### Goal:
Write out the listing in full, matching it word for word.

_ _ _ _ _ _ _

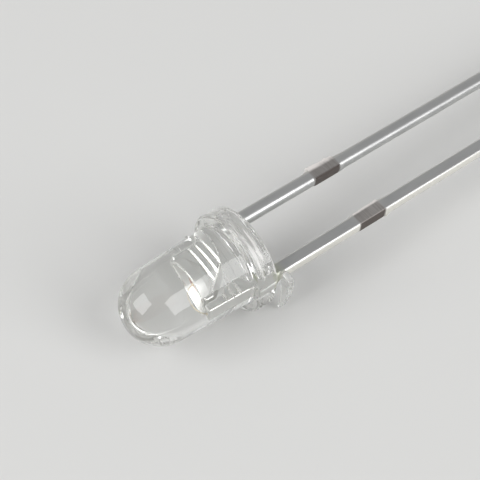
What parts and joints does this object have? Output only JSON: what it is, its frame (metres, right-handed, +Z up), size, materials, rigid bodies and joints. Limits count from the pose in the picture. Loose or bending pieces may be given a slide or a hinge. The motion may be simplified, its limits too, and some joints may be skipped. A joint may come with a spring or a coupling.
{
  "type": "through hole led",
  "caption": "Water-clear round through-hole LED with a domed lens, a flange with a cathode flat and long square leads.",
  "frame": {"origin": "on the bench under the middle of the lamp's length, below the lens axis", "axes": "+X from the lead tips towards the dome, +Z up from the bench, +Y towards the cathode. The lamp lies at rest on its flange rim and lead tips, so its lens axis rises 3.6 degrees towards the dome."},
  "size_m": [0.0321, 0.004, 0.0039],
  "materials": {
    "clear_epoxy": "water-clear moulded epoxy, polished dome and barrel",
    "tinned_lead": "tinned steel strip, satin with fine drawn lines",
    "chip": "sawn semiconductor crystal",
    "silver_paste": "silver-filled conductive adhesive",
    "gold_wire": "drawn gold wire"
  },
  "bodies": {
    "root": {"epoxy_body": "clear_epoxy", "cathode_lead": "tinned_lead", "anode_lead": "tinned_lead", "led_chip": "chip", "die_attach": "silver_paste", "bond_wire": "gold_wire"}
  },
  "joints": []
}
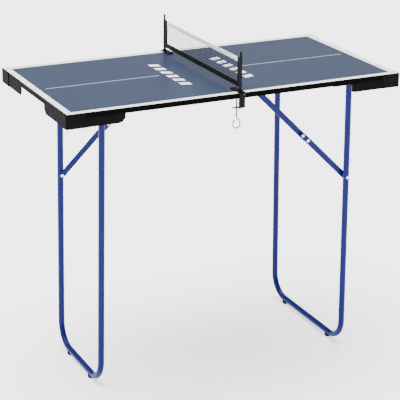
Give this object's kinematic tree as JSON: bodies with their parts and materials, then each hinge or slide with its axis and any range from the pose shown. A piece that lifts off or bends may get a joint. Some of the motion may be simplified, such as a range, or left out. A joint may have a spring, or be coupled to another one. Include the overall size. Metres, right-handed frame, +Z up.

_ _ _ _ _ _ _

### Output:
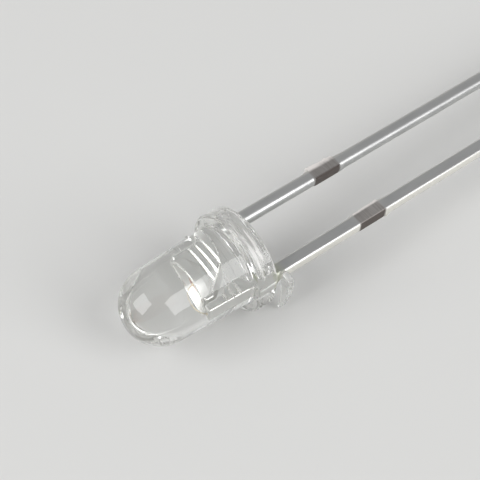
What parts and joints does this object have? Output only JSON: what it is, its frame (metres, right-handed, +Z up), size, materials, rigid bodies and joints. Limits count from the pose in the picture. Loose or bending pieces may be given a slide or a hinge. The motion may be simplified, its limits too, and some joints may be skipped. A joint may come with a spring or a coupling.
{
  "type": "through hole led",
  "caption": "Water-clear round through-hole LED with a domed lens, a flange with a cathode flat and long square leads.",
  "frame": {"origin": "on the bench under the middle of the lamp's length, below the lens axis", "axes": "+X from the lead tips towards the dome, +Z up from the bench, +Y towards the cathode. The lamp lies at rest on its flange rim and lead tips, so its lens axis rises 3.6 degrees towards the dome."},
  "size_m": [0.0321, 0.004, 0.0039],
  "materials": {
    "clear_epoxy": "water-clear moulded epoxy, polished dome and barrel",
    "tinned_lead": "tinned steel strip, satin with fine drawn lines",
    "chip": "sawn semiconductor crystal",
    "silver_paste": "silver-filled conductive adhesive",
    "gold_wire": "drawn gold wire"
  },
  "bodies": {
    "root": {"epoxy_body": "clear_epoxy", "cathode_lead": "tinned_lead", "anode_lead": "tinned_lead", "led_chip": "chip", "die_attach": "silver_paste", "bond_wire": "gold_wire"}
  },
  "joints": []
}
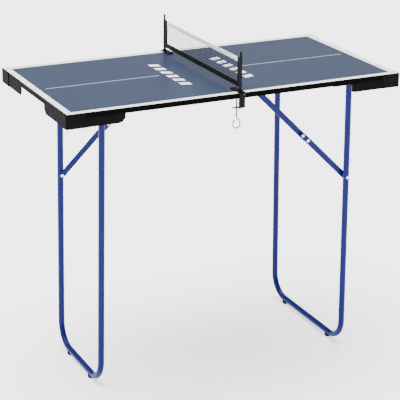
Give this object's kinematic tree as JSON: bodies with their parts and materials, then each hinge or slide with its axis and any range from the pose shown. A piece that lifts off or bends may get a joint. Some of the motion may be simplified, such as a range, or left out. A joint may have a spring, or be coupled to another one. Include the overall size. Metres, right-handed frame, +Z up.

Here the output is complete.